L'insostenibile peso della conoscenza AKA Spokkioso dimmerda

Ho appena detto ai miei amici che, se avessi potuto scegliere, a 13-14 anni sarei andato a lavorare piuttosto che ridurmi così, ad attendere invano che qualcosa cambi nella mia vita oppure nel mondo.
Mi hanno guardato schifati, come se fossi un alieno, e tra qualche rimprovero e qualche scusa abbozzata, io ho continuato a pensarla così. Ecchissenefrega.

Cioè, veramente, mi sono stancato di essere sempre quello che sa tutto, che capisce tutto, che ascolta e dà consigli buoni (regolarmente inattuati, ma in genere chi chiede consigli è perché vuole una scusa per non applicarli). Sono stanco di essere fonte di conoscenza, e di dover continuamente attingere ad altre sorgenti per non essiccarmi, per non perdere smalto, per non essere più quello "buono". Quando va bene. Perché quando questa mia dote viene male interpretata (dalla maggioranza delle persone, savasandìr), io sono il solito spokkioso dimmerda, il saputello, quello che rovina i giochi perché non c'è gusto con lui...
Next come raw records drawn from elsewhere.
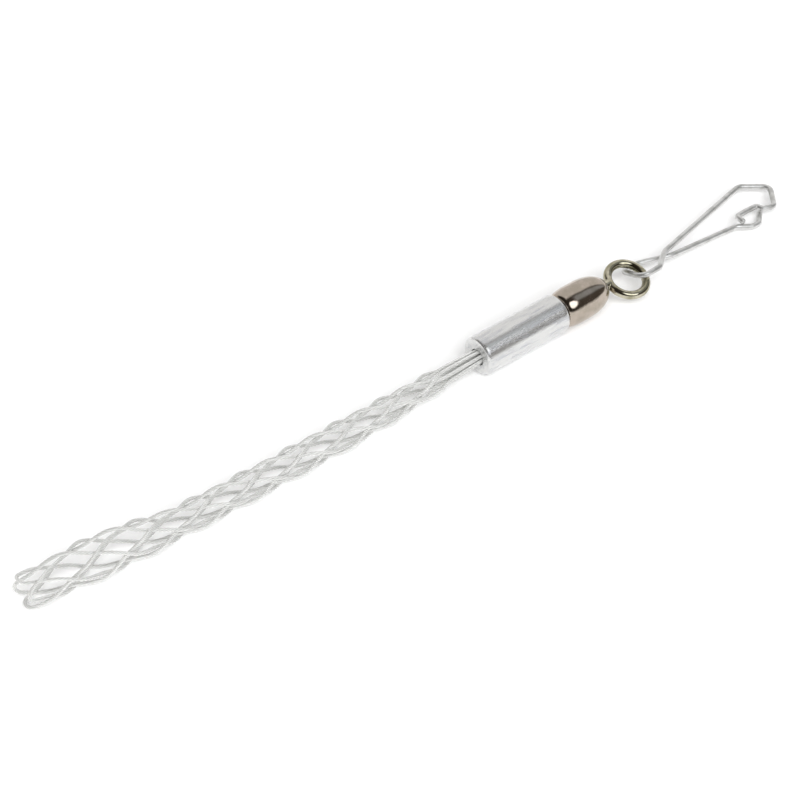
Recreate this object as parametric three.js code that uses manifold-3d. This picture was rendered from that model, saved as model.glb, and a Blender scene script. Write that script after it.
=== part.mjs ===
// Cable pulling grip: a woven wire sleeve, a crimped ferrule, a ball-bearing swivel and a spring clip.
// Millimetres. X runs along the tool from the sleeve's open end to the clip, and Z is up.
// The tool lies on the plane z = 0 as it rests on a table, under the middle of its box.
import * as THREE from "three";
import { mergeVertices } from "three/addons/utils/BufferGeometryUtils.js";
import Module from "manifold-3d";

const wasm = await Module();
wasm.setup();
const rad = THREE.MathUtils.degToRad;

// Strands and their weave
const STRAND_COUNT = 4; // each strand lies in the weave twice, once each way round
const STRAND_RADIUS = 0.31;
const WEAVE_GAP = 0.1; // left between two strands where they cross
const SLEEVE_LENGTH = 86.8; // from the ferrule to the tips of the end loops
const ROW_SPACING = 4.65; // from one ring of crossings to the next
const LOOP_FILL = 2 / 3; // width of an end loop, as a part of the room it has round the sleeve
const FIRST_LOOP_ANGLE = 74; // degrees round the sleeve from +Y towards +Z
const NECK_LENGTH = 4; // where the strands run side by side before the ferrule
const BUNDLE_GAP = 0.2; // between neighbours in the ferrule

// Radii of the middle surface of the weave, and where they change along the sleeve
const BODY_RADIUS = 2.1;
const TAIL_RADIUS = 2.95; // where the open end is widest
const TIP_RADIUS = 2.35; // at the tips of the end loops
const TAPER_LENGTH = 32;
const TAPER_EASE = 1.5; // 1 is a straight taper, and more opens faster at the ferrule
const FLARE_START = 28; // distance of the flare's start from the loop tips
const FLARE_LENGTH = 14;
const CLOSING_LENGTH = 10; // over which the open end draws in again
const SLEEVE_BOW = 3.4; // how far the open end lies to one side
const BOW_POWER = 4; // how late along the sleeve it turns to that side
const SETTLE_LENGTH = 32; // where the sleeve comes down from the ferrule to the table

// Ferrule
const FERRULE_RADIUS = 3.5;
const FERRULE_LENGTH = 18.3;
const FERRULE_CHAMFER = 0.5;
const BUNDLE_CLEARANCE = 0.11; // between the strands and the ferrule's bore
const STRAND_DEPTH = 8.5; // of the strand ends in the ferrule

// Swivel barrel
const BARREL_GAP = 0.4; // between the ferrule and the barrel
const BARREL_RADIUS = 3.5;
const BARREL_LENGTH = 10.9; // to where the nose would close
const BARREL_WALL = 0.8;
const REAR_ROUNDING = 0.95;
const REAR_ROUNDING_LENGTH = 3;
const NOSE_LENGTH = 6.3;
const NOSE_FULLNESS = 2.3; // 2 is an ellipse, and more is squarer
const NOSE_LAND = 0.3; // flat ring round the shank at the tip

// Tail stud, crimped in the ferrule
const STUD_DEPTH = 8;
const STUD_CLEARANCE = 0.1;
const STUD_HEAD_RADIUS = 2.5;
const STUD_HEAD_LENGTH = 1.1;

// Thrust bearing in the barrel
const BEARING_SEAT = 6.5; // from the barrel's rear to the shoulder inside its nose
const BALL_COUNT = 8;
const BALL_RADIUS = 0.6;
const BALL_CIRCLE = 1.75;
const RACE_THICKNESS = 0.5;
const RACE_RADIUS = 2.45;
const COLLAR_LENGTH = 1.2;
const COLLAR_RADIUS = 2.4;
const RIVET_LENGTH = 0.5;
const RIVET_RADIUS = 1.3;
const BEARING_GAP = 0.1; // running gap on each side of a bearing piece

// Eye
const SHANK_RADIUS = 0.85;
const SHANK_CLEARANCE = 0.12;
const RING_WIRE_RADIUS = 0.8;
const RING_RADIUS = 3.48; // to the middle of its wire
const RING_DROP = 0.88; // the ring stands off the shank's axis by this
const RING_STANDOFF = 0.55; // from the barrel's nose to the ring
const EYE_TILT = 17; // degrees that the ring leans back from lying flat

// Clip
const CLIP_WIRE_RADIUS = 0.55;
const CLIP_STACK_GAP = 0.1; // between its two halves where they cross
const CLIP_INSET = 1.75; // from the middle of the ring's far wire to the clip's near end
const CLIP_HEIGHT = 3.4; // of its near end above the table
const CLIP_LOOP_RISE = 1.1; // one side of its loop passes over the ring's wire, the other under
const CLIP_NEAR_RISE = 0.75; // of the upper side where the loop turns

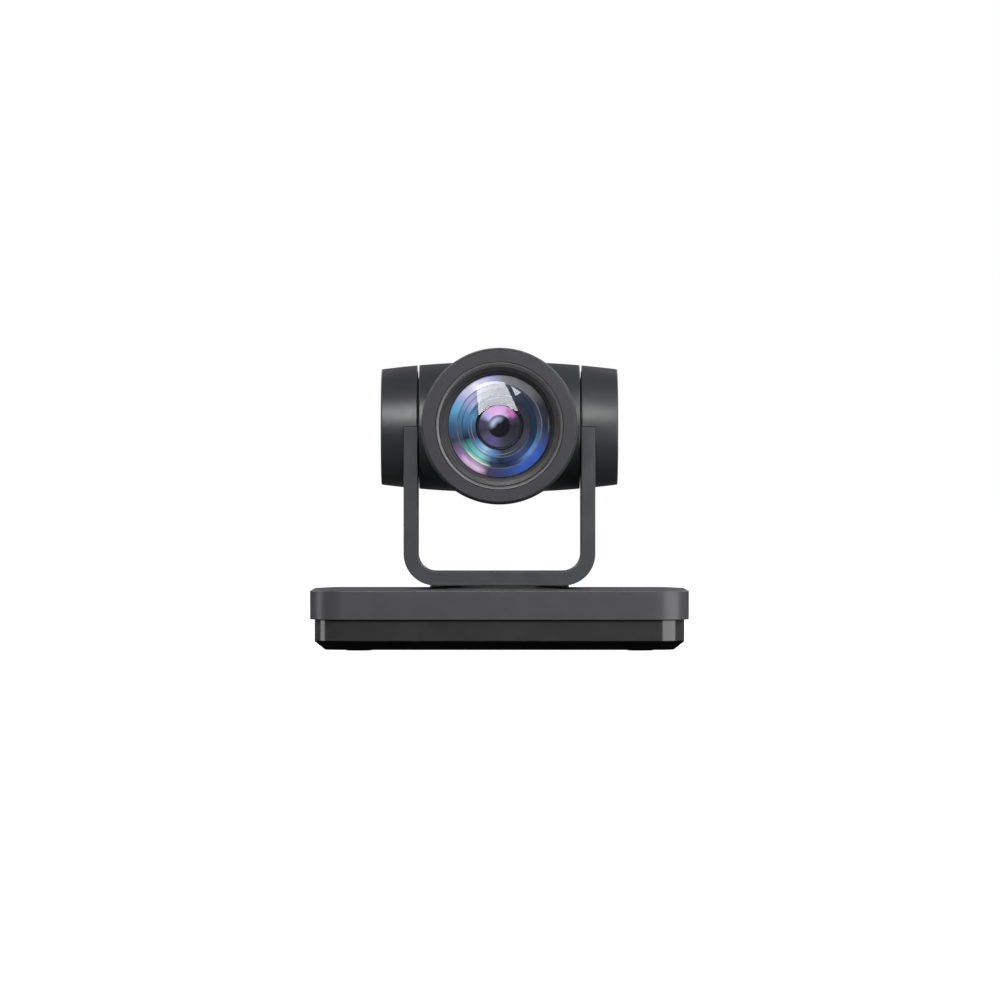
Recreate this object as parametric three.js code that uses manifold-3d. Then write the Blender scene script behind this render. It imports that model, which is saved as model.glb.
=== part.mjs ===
// A desktop pan, tilt and zoom conference camera, in millimetres, with +Z up.
//
// The origin is on the surface that the feet stand on, under the pan axis. The lens looks along -Y, and +X is
// to the right of someone facing the lens. Every piece is one closed solid, and neighbours keep a small gap.
import * as THREE from 'three';
import { mergeVertices } from 'three/addons/utils/BufferGeometryUtils.js';
import Module from 'manifold-3d';

const wasm = await Module();
wasm.setup();

// ---------------------------------------------------------------------------------- driving dimensions

const GAP = 0.3; // between pieces that touch
const FINE = 32; // segments round a large circle
const ROUND = 20; // segments round a middling circle
const COARSE = 10; // segments round a small circle

const AXIS_Z = 124.4; // height of the tilt axis

const COVER = { width: 210, depth: 142, radius: 20, bottom: 17.3, top: 33.3, wall: 2.4 };
const TRAY = { width: 205, depth: 137, radius: 17.5, bottom: 0.6, top: 16.7, floor: 2.4 };
const CHAMFER = { height: 4.75, width: 5.8 }; // round the tray's bottom edge
const BAND = { bottom: 5.65, top: 17, wall: 2, rearEnd: 55 }; // smoked band round the front and sides
const PLINTH = { radius: 52.5, topRadius: 42, height: 1 }; // shallow boss on the cover
const COVER_HOLE_RADIUS = 31;

const BAY = { halfWidth: 77.6, front: 57.6, rear: 70.4, bottom: 3.3, top: 28.3, wall: 1.2 }; // of the sockets

const TURNTABLE = { radius: 39, bottom: 34.6, top: 35.45, bossRadius: 24, bossBottom: 31.5 };
const PAN_SHAFT = { radius: 11, bore: 8, bottom: 13, top: 31.2 };
const PAN_PLATE = { bottom: 25, top: 27, halfX: 58, halfY: 46, legRadius: 3.2 };
const PAN_BEARING = { outer: 17, inner: 11.3, bottom: 24.6, top: 29.4 };
const PAN_GEAR = { teeth: 36, module: 1.5, bottom: 19.4, top: 23.4 };
const PAN_PINION_TEETH = 12;

const YOKE = { halfWidth: 53.4, wall: 7.8, bottom: 35.75, halfDepth: 34.2, cornerRadius: 17.8 };
const YOKE_INNER = YOKE.halfWidth - YOKE.wall;
const YOKE_FLOOR = YOKE.bottom + YOKE.wall;
const ARM_END_RADIUS = 31.3; // the arm's round end, under the housing's arch
const CHANNEL = { halfDepth: 22, depth: 4.2, top: AXIS_Z - 34 }; // cable groove in the yoke's inner face
const LINER_WALL = 1.5;

const BARREL_BULGE = 1024; // the drum's radius falls by x * x / BARREL_BULGE
const DRUM_RADIUS = 36.65; // at the middle of the drum
const DRUM_HALF = 45; // half the drum's width
const HOUSING = { inner: 46, outer: 66.2, wall: 2.3 };
const END_COVER = { radius: 27.4, inner: 64.4, outer: 65.9 };

const CAN = { frontY: -50.2, frontRadius: 43.5, rearY: 42, wall: 2.4 }; // the head's body behind the bezel
const BEZEL = { front: -58.5, back: -50.5, radius: 42.7, faceInner: 35.5 };
const GLASS = { radius: 28.4, edgeY: -52.2, sag: 5.4, rearY: -49.6 };

const COLLAR = { radius: 27.8, outer: 45.35, recess: 1.2 }; // seen in the slot between head and end housing
const HUB = { boss: 12, inner: 37.8, shaft: 7, bore: 4.5, end: 63.8 };
const TILT_BEARING = { outer: 10.9, inner: 7.3, from: 47.2, to: 53 };
const TILT_GEAR = { teeth: 32, module: 0.9, from: 60.3, to: 63.8 };
const TILT_PINION_TEETH = 12;
const TILT_MOTOR = { radius: 8.2, from: 47.4, to: 59.5 };

// ------------------------------------------------------------------------------------------- materials

const finish = (color, roughness, metalness = 0) =>
  new THREE.MeshStandardMaterial({ color, roughness, metalness });
const GREY_SHELL = finish(0x525156, 0.42);
const YOKE_PAINT = finish(0x4b4e54, 0.45, 0.2);
const HEAD_SHELL = finish(0x33383c, 0.4);
const BEZEL_GREY = finish(0x504f54, 0.5);
const BLACK_PLASTIC = finish(0x101011, 0.5);
const SMOKED = finish(0x373737, 0.12);
const STEEL = finish(0x9a9ca0, 0.35, 1);
const BRASS = finish(0xb08d4a, 0.35, 1);
const ALUMINIUM = finish(0xb4b6b8, 0.4, 1);
const BOARD_GREEN = finish(0x1c5a38, 0.6);
const RUBBER = finish(0x1a1a1a, 0.9);
const WHITE_GEAR = finish(0xe6e4dc, 0.5);
const GLASS_COATED = finish(0x5d7fb0, 0.05);
const CABLE_GREY = finish(0x8a8c90, 0.6);

// --------------------------------------------------------------------------------------- solid helpers

/** Turns a closed geometry into a manifold solid that faces outwards. */
function solid(geometry) {
  const source = geometry.index ? geometry.toNonIndexed() : geometry;
  const bare = new THREE.BufferGeometry().setAttribute('position', source.getAttribute('position'));
  const merged = mergeVertices(bare, 1e-4);
  const corners = merged.index.array;
  const kept = [];
  for (let i = 0; i < corners.length; i += 3) {
    const [a, b, c] = corners.slice(i, i + 3);
    if (a !== b && b !== c && a !== c) kept.push([a, b, c]);
  }
  const build = (faces) =>
    new wasm.Manifold(
      new wasm.Mesh({
        numProp: 3,
        vertProperties: merged.attributes.position.array,
        triVerts: new Uint32Array(faces.flat()),
      }),
    );
  const made = build(kept);
  return made.volume() < 0 ? build(kept.map(([a, b, c]) => [a, c, b])) : made;
}

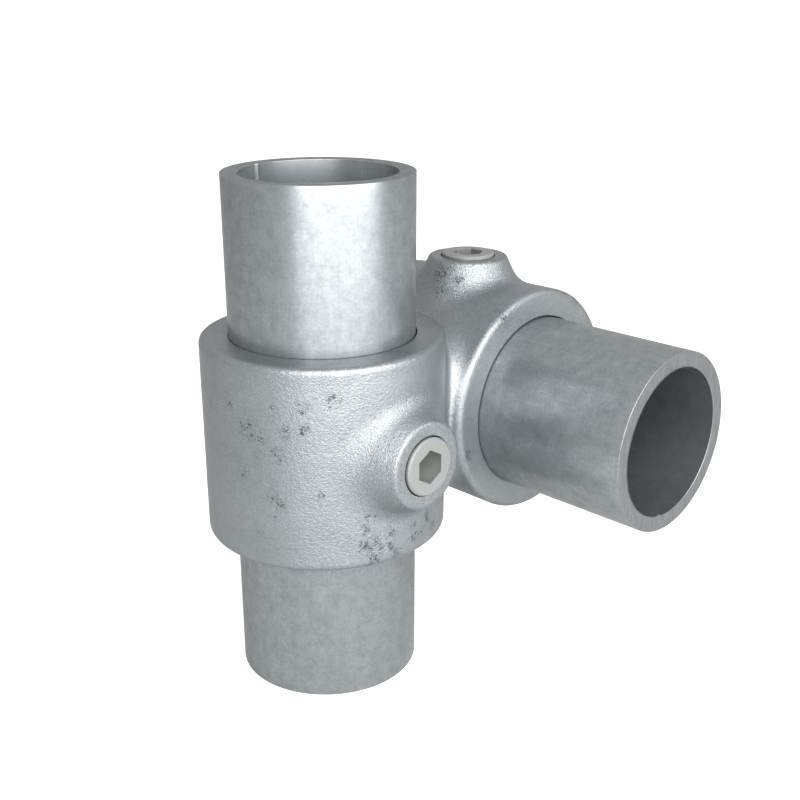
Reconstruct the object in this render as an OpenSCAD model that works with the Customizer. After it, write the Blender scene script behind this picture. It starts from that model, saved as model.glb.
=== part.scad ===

E quindi, al passaggio nel mio trentottesimo anno, tra qualche giorno, vorrei essere un po' più leggero dentro, con meno zavorra e meno profondo, con un po' di quella sana scemitudine (qualche fine linguista altrettanto spokkioso dimmerda potrebbe chiamarla ignavia) tipicamente adolescenziale che ti fa guardare il manicure fatto bene, in una graziosa mano che indica la luna.